** BEGIN Source data **

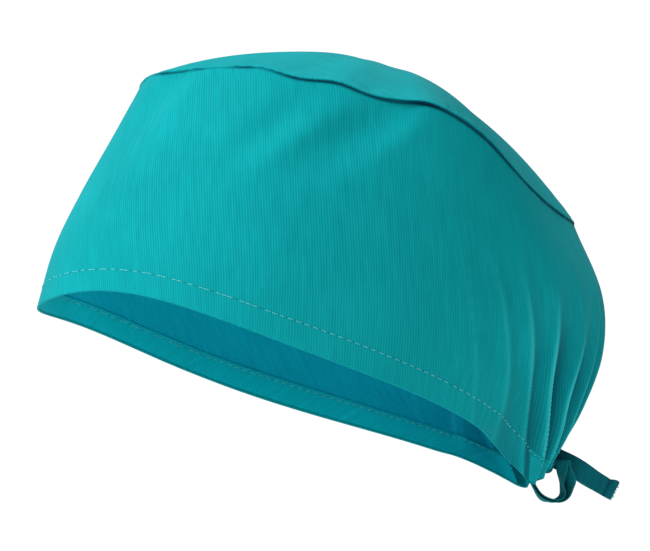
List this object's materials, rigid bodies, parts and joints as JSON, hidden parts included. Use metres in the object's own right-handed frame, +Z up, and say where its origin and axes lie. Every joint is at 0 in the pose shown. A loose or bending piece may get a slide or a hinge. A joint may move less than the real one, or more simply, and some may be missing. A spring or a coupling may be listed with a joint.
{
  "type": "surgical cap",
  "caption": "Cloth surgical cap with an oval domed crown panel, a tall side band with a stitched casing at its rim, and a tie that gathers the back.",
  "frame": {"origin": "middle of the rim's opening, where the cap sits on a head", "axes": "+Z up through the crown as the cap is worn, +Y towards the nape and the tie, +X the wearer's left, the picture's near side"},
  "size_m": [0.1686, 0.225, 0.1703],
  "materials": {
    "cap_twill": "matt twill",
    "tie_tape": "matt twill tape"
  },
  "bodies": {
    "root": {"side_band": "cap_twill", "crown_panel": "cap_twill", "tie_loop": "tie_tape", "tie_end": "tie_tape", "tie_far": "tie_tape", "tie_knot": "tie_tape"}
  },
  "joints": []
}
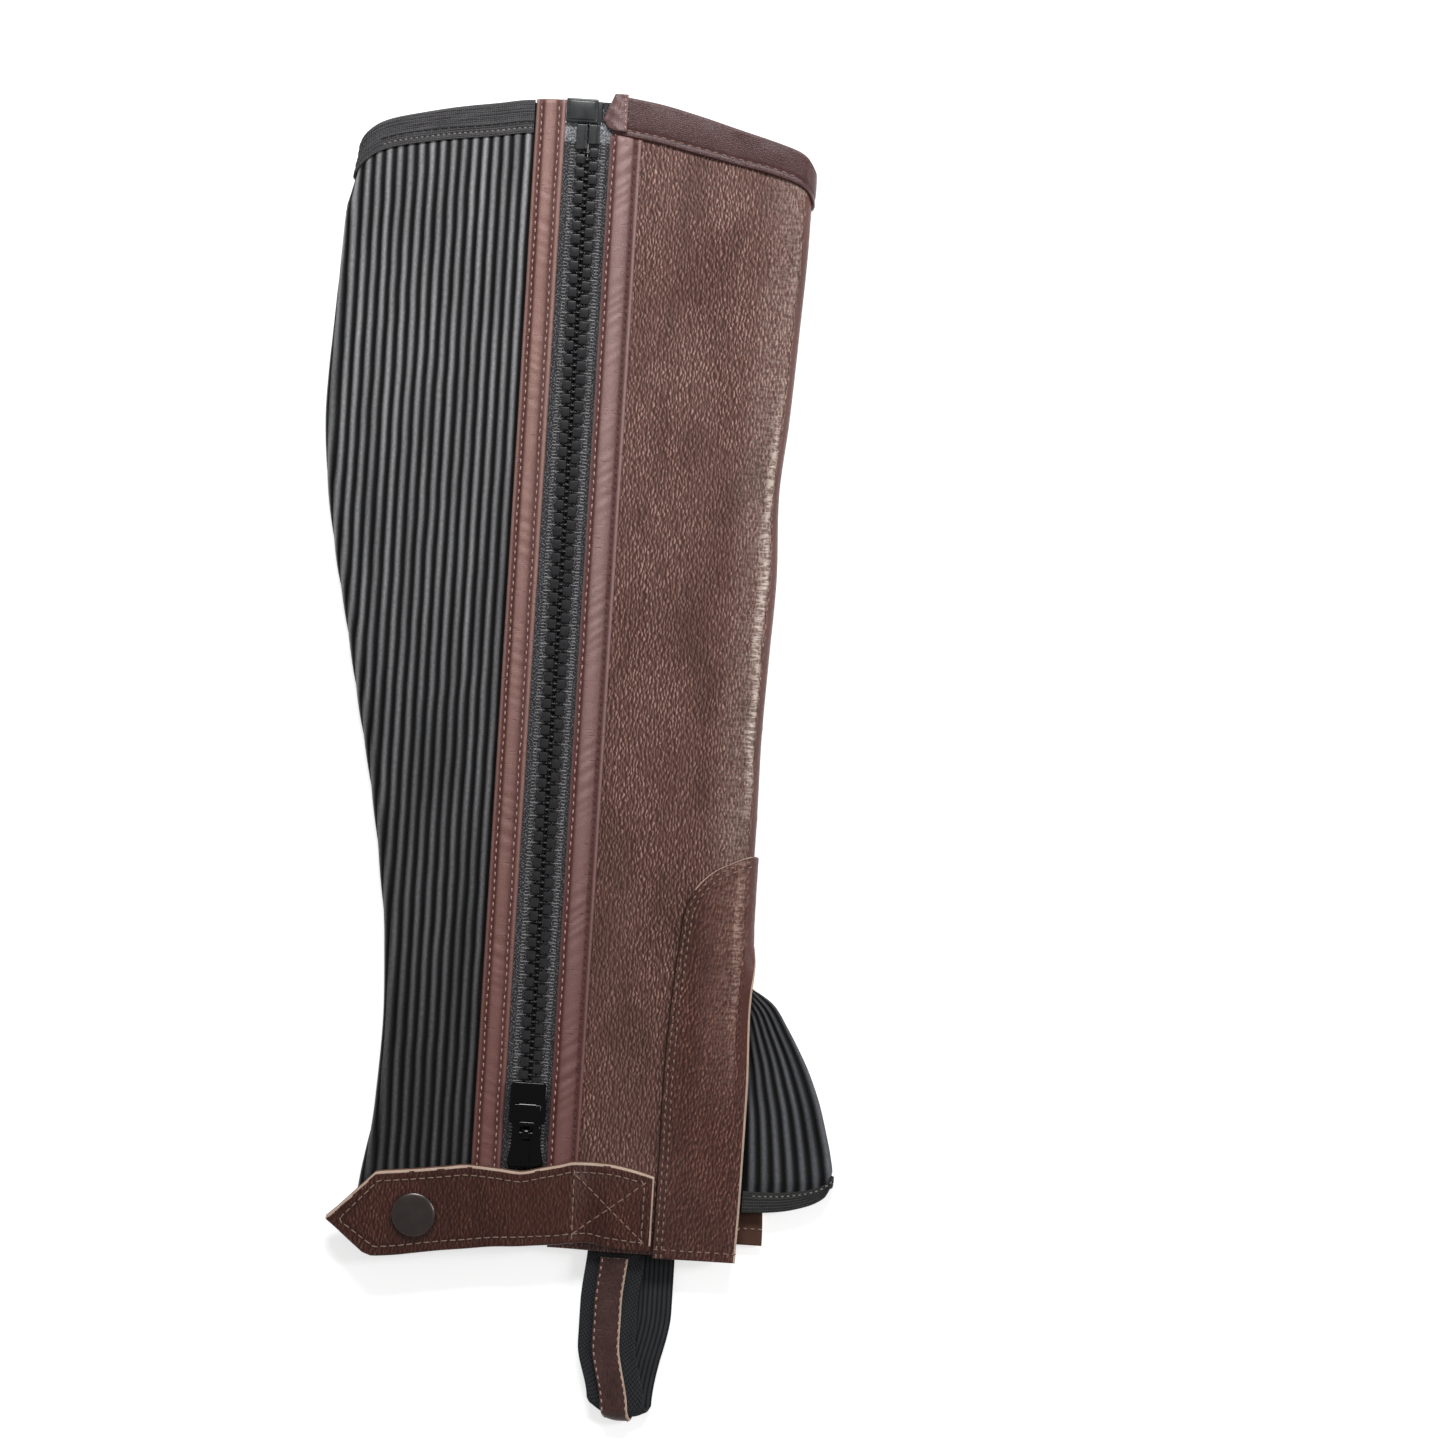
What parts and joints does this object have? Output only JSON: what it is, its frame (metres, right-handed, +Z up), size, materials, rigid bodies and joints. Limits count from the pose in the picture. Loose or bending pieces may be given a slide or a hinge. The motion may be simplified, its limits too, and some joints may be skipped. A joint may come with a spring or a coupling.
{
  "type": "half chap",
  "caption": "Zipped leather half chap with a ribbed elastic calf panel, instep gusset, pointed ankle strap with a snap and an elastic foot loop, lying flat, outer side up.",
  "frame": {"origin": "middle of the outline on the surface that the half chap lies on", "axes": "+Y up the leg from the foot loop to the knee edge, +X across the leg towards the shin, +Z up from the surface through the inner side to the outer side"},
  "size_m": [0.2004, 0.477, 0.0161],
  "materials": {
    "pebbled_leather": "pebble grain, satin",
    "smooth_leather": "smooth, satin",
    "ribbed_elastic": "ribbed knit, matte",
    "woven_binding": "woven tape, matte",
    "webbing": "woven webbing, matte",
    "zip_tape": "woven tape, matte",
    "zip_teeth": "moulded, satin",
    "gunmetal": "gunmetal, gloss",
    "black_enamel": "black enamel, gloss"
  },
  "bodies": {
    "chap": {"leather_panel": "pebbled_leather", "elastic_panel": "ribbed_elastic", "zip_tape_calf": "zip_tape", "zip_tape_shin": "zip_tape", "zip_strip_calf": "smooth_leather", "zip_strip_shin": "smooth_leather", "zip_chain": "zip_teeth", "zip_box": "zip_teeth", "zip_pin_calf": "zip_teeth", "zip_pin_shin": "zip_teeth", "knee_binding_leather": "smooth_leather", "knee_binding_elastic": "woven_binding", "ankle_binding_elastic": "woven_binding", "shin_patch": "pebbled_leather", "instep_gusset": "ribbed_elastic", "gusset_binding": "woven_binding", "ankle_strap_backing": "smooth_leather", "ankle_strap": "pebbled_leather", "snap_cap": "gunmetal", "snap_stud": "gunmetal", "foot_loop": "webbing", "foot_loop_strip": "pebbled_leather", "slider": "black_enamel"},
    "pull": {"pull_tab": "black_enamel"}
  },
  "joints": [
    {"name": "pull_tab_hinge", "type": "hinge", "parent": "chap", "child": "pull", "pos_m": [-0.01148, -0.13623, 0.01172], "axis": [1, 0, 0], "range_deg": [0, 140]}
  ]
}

** END Source data **

## Written problem
Write the listing out again, exactly as shown above.

## Solution to the problem
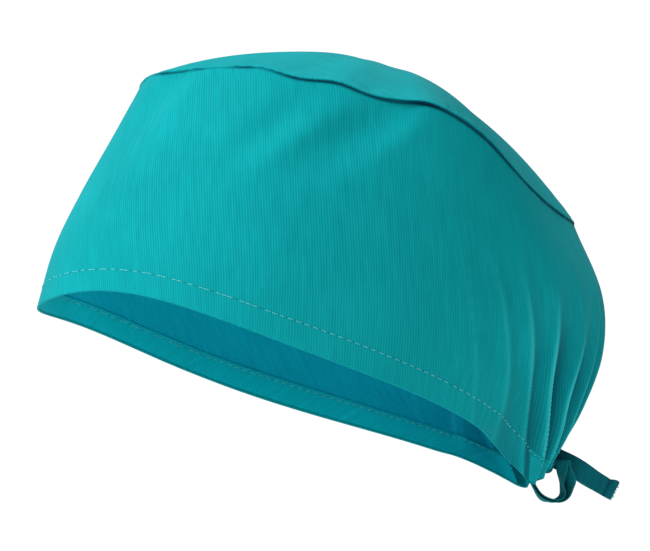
List this object's materials, rigid bodies, parts and joints as JSON, hidden parts included. Use metres in the object's own right-handed frame, +Z up, and say where its origin and axes lie. Every joint is at 0 in the pose shown. A loose or bending piece may get a slide or a hinge. A joint may move less than the real one, or more simply, and some may be missing. A spring or a coupling may be listed with a joint.
{
  "type": "surgical cap",
  "caption": "Cloth surgical cap with an oval domed crown panel, a tall side band with a stitched casing at its rim, and a tie that gathers the back.",
  "frame": {"origin": "middle of the rim's opening, where the cap sits on a head", "axes": "+Z up through the crown as the cap is worn, +Y towards the nape and the tie, +X the wearer's left, the picture's near side"},
  "size_m": [0.1686, 0.225, 0.1703],
  "materials": {
    "cap_twill": "matt twill",
    "tie_tape": "matt twill tape"
  },
  "bodies": {
    "root": {"side_band": "cap_twill", "crown_panel": "cap_twill", "tie_loop": "tie_tape", "tie_end": "tie_tape", "tie_far": "tie_tape", "tie_knot": "tie_tape"}
  },
  "joints": []
}
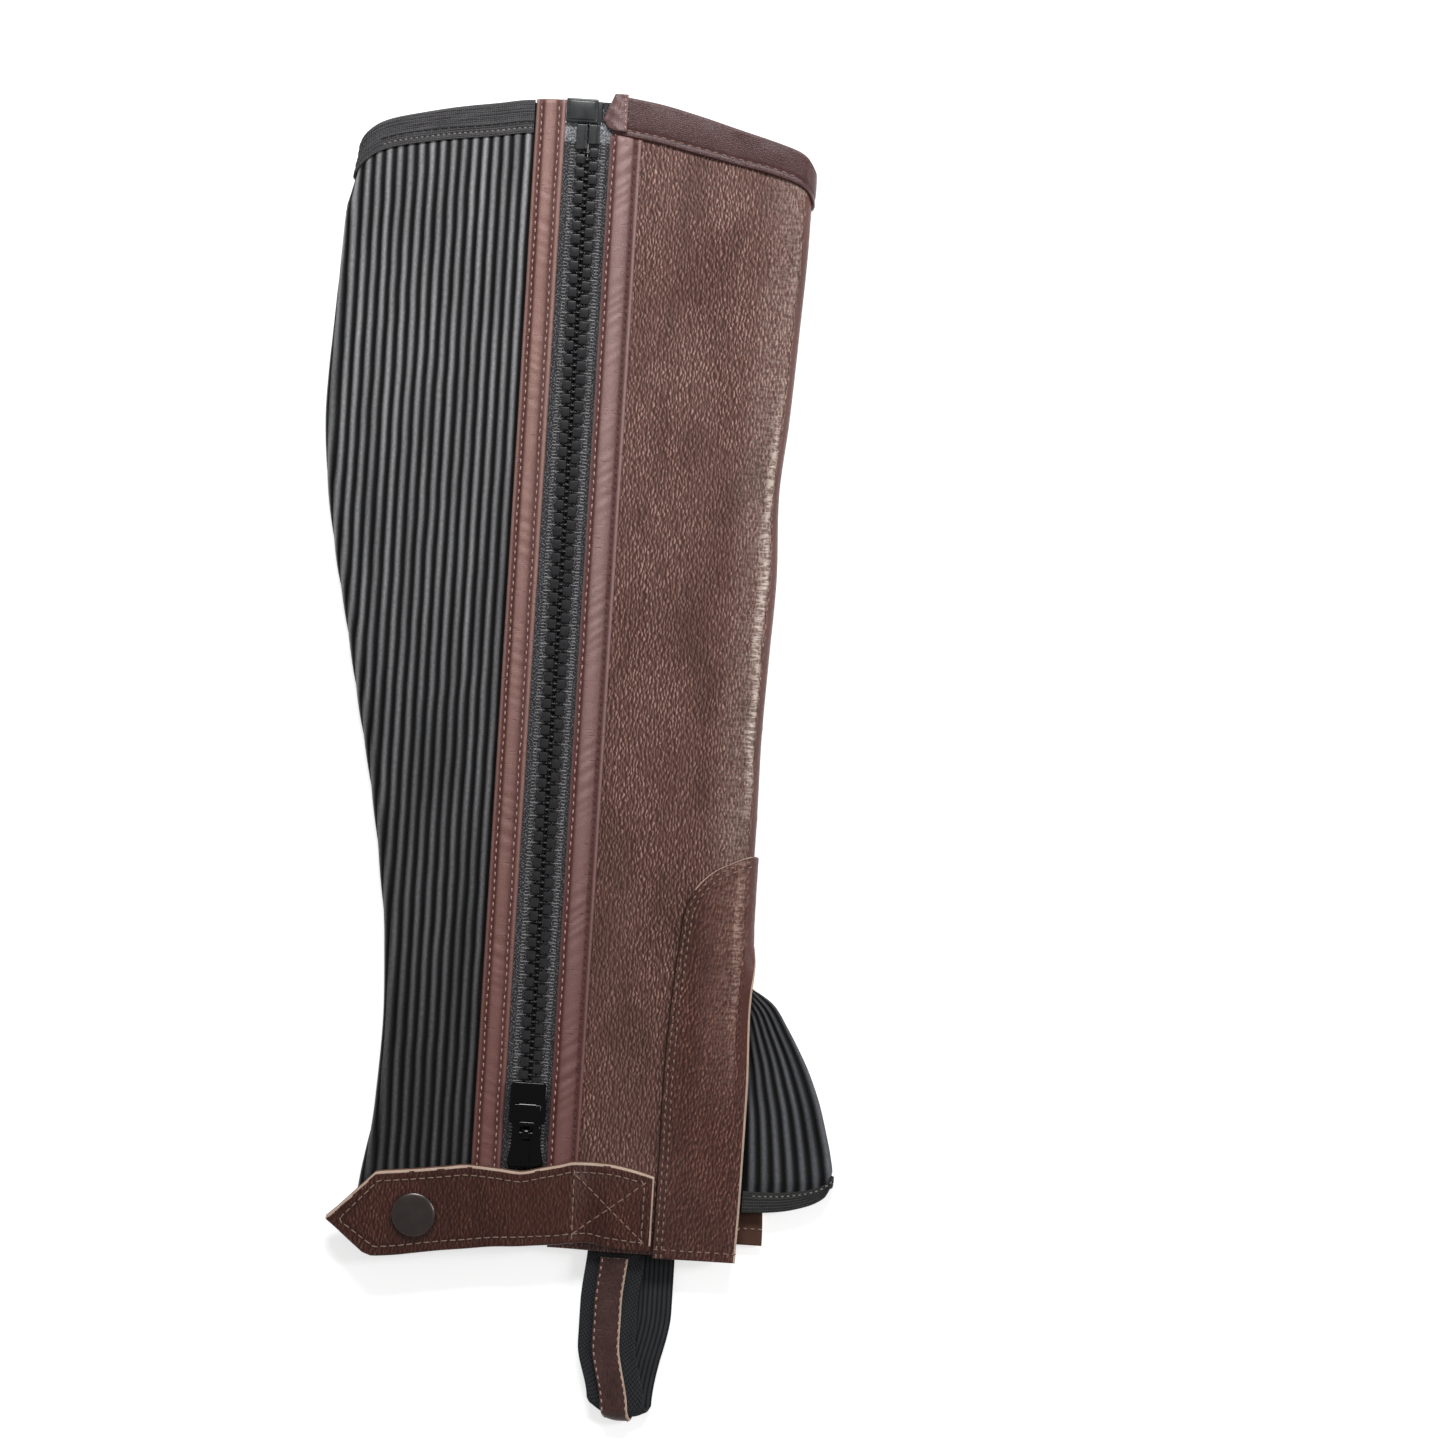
What parts and joints does this object have? Output only JSON: what it is, its frame (metres, right-handed, +Z up), size, materials, rigid bodies and joints. Limits count from the pose in the picture. Loose or bending pieces may be given a slide or a hinge. The motion may be simplified, its limits too, and some joints may be skipped. A joint may come with a spring or a coupling.
{
  "type": "half chap",
  "caption": "Zipped leather half chap with a ribbed elastic calf panel, instep gusset, pointed ankle strap with a snap and an elastic foot loop, lying flat, outer side up.",
  "frame": {"origin": "middle of the outline on the surface that the half chap lies on", "axes": "+Y up the leg from the foot loop to the knee edge, +X across the leg towards the shin, +Z up from the surface through the inner side to the outer side"},
  "size_m": [0.2004, 0.477, 0.0161],
  "materials": {
    "pebbled_leather": "pebble grain, satin",
    "smooth_leather": "smooth, satin",
    "ribbed_elastic": "ribbed knit, matte",
    "woven_binding": "woven tape, matte",
    "webbing": "woven webbing, matte",
    "zip_tape": "woven tape, matte",
    "zip_teeth": "moulded, satin",
    "gunmetal": "gunmetal, gloss",
    "black_enamel": "black enamel, gloss"
  },
  "bodies": {
    "chap": {"leather_panel": "pebbled_leather", "elastic_panel": "ribbed_elastic", "zip_tape_calf": "zip_tape", "zip_tape_shin": "zip_tape", "zip_strip_calf": "smooth_leather", "zip_strip_shin": "smooth_leather", "zip_chain": "zip_teeth", "zip_box": "zip_teeth", "zip_pin_calf": "zip_teeth", "zip_pin_shin": "zip_teeth", "knee_binding_leather": "smooth_leather", "knee_binding_elastic": "woven_binding", "ankle_binding_elastic": "woven_binding", "shin_patch": "pebbled_leather", "instep_gusset": "ribbed_elastic", "gusset_binding": "woven_binding", "ankle_strap_backing": "smooth_leather", "ankle_strap": "pebbled_leather", "snap_cap": "gunmetal", "snap_stud": "gunmetal", "foot_loop": "webbing", "foot_loop_strip": "pebbled_leather", "slider": "black_enamel"},
    "pull": {"pull_tab": "black_enamel"}
  },
  "joints": [
    {"name": "pull_tab_hinge", "type": "hinge", "parent": "chap", "child": "pull", "pos_m": [-0.01148, -0.13623, 0.01172], "axis": [1, 0, 0], "range_deg": [0, 140]}
  ]
}